China's November corn imports, at nearly 800,000 tonnes, were more than double those a year before.

Furthermore, the "technical structure of the market is trying to shift to a more supportive stance, which would offer a better chance of short covering by the funds and we approach index fund buying in early January", Benson Quinn said.

'Surprise!'

However, the buoyancy failed to spread to wheat, which shed 0.5% to $6.10 a bushel for March delivery.

"Surprise! No new contract lows in wheat overnight," CHS Hedging said, if looking a bit premature when the grain came 1 cent a bushel from matching its low for the March lot.

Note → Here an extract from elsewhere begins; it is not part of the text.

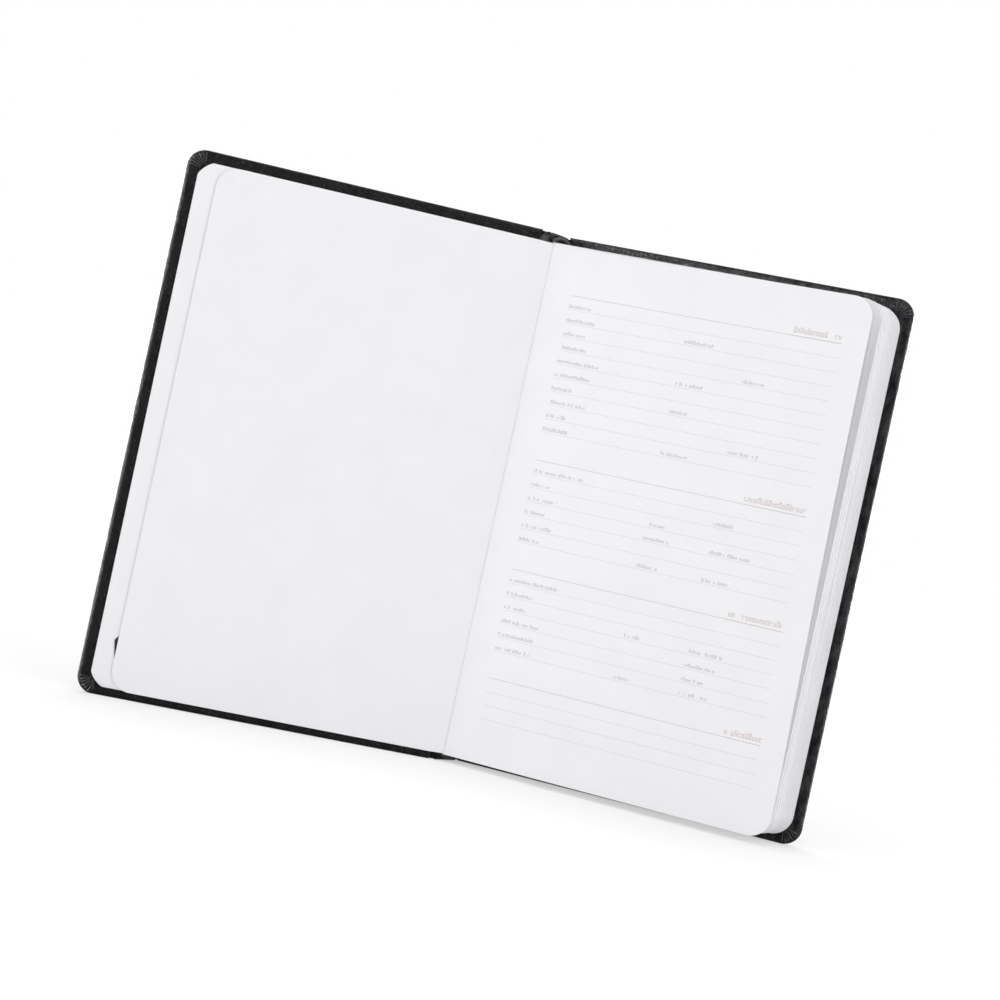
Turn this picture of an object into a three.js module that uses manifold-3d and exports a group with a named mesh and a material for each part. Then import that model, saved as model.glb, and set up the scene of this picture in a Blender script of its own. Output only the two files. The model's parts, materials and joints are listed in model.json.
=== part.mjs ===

Sure Australian Crop Forecasters pegged Australia's wheat crop at 25.2m tonnes, 1.0m tonnes below the official estimate.

But, with hopes improving for Ukraine's 2014 crop, that was not enough to inject confidence into a market in which hedge funds are increasingly confident in their net short position, raising it indeed to a record high in Chicago.

"The technical structure in the wheat market is trying to improve, but finding willing buyers at prices as little as 3 to 4 cents higher has been difficult," Benson Quinn said.

'Merely a correction'

Among soft commodities, cocoa eased 0.4% to $2,808 a tonne, depressed by profit-taking, after gains based on persistent ideas that the industry faces successive years of global production deficits.

And raw sugar dropped 1.0% to 16.28 cents a pound, as a two-day rally foundered.

"Whilst this corrective rally was not unexpected, given the long downtrend seen recently and the technically oversold condition of the market, we feel it was merely a correction," Nick Penney, senior trader at Sucden Financial said.

"There is a long way to go before anybody would dare call this a change in trend."